一方で現在に至るまで「機能飢餓」が消滅する毎に成長市場がシフトし、勝ち組が消滅するのを目の当たりにしてきた。嘗て様々な人々がベンチマークとしてきたNokiaがなくなるとはやはり驚きであった。商売柄、市場が成熟するたびに専門領域を変えていかなくてはならないのはやや厄介であるがそれはそれで色々経験できて面白い。ラスベガスの花形イベントもコムデックス(PC)→インターロップ(ネットワーク)→CES(デジタル家電、最近は車)と移り変わってきた。

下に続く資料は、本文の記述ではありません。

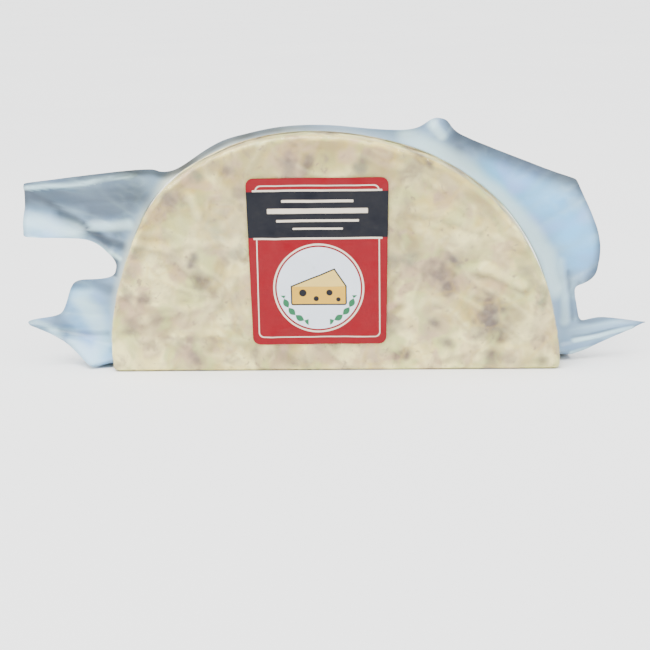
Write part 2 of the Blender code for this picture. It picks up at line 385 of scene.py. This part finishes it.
strawMarks = (
    (-95, 88, 10, 0.9), (-101, 79, 6, 1.0), (-72, 86, 6, 0.6), (-57, 123, 12, 0.8),
    (-14, 131, 14, 0.8), (20, 128, 14, 0.7), (-86, 97, 7, 0.7), (82, 86, 7, 0.6),
    (101, 66, 6, 0.5), (-56, 44, 6, 0.6), (60, 92, 12, 0.6), (82, 41, 10, 0.5),
)
# yellower lines just inside the rim, a yellow tone that is partly painted shade under the rounded edge: points
# in mm, half width in mm, strength
strawShadeLines = (
    (((-106, 76), (-101, 88), (-94, 95), (-83, 102), (-70, 108)), 4, 0.9),
    (((-60, 116), (-38, 124), (-17, 128), (0, 130), (21, 129)), 4, 0.8),
    (((21, 129), (37, 126), (51, 121), (65, 113), (76, 105)), 3.5, 0.9),
    (((46, 97), (64, 96)), 4, 0.8),
    (((77, 48), (89, 50), (99, 43)), 3.5, 0.7),
)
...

AIは進化するために大量、かつ質の良いデータ(「データの質」については色々考え中)が必要となるが、このことは「機能飢餓」をリブートすることを通じて技術革新に大きなインパクトを与えると思う。基本的に今まではデジタル機器の使い手は人間であり、人間の要求する機能や性能を超えると「機能飢餓」が消滅(「機能飽和」)してきた。いわば人間のイライラ、不満が解消されるだけのパフォーマンスを提供できれば「機能飢餓」は解消されてきたと言える(「日本人は不満に強く、不安に弱い」という言葉は会社の大先輩の言であるが、これがAIを考える上でどのような意味を持つのかは別途よく考えようと思う)。しかし、AIが人間の代わりに認知、判断する場面が増えてきたことに伴い、「機能飢餓」における人間の認知能力という射程は意味をなさなくなった。現在販売されている液晶テレビの上位機種は8K(7,680×4,320:3,317万7,600画素)であるが、人間の目の実効上の解像度は700-1000万画素程度と言われているので既に人間のそれを上回っている(勿論、解像度だけで比較できるわけではないし、脳の認知のメカニズム等も考慮する必要があるだろうが)。イメージセンサの性能は継続して向上しているが、人間が見ることだけが前提ではなくAIに対するインプットのためのデータ獲得に向けセンサとしては「機能飢餓」な状態にある。性能向上に対するニーズは(解像度だけでなくダイナミックレンジなど様々な指標やマルチモーダル対応なども含め)続くと思われる。AIが外挿を不得手とし、内挿が中心である限りはどこかで「機能飽和」を迎えるかもしれないが、現在主流のAIのベースにあるコネクショニズム帰納アブダクションに近いことを考えるとインプットの質や量に対する「機能飢餓」は範囲や対象を変えて(広げて)継続するのか、もしくは所詮はGIGO(Garbage in, garbage out)なのでそんなことは無いのか、何れにしてもAIと「機能飢餓」をキーワードに色々と妄想は膨らんで面白い(笑)。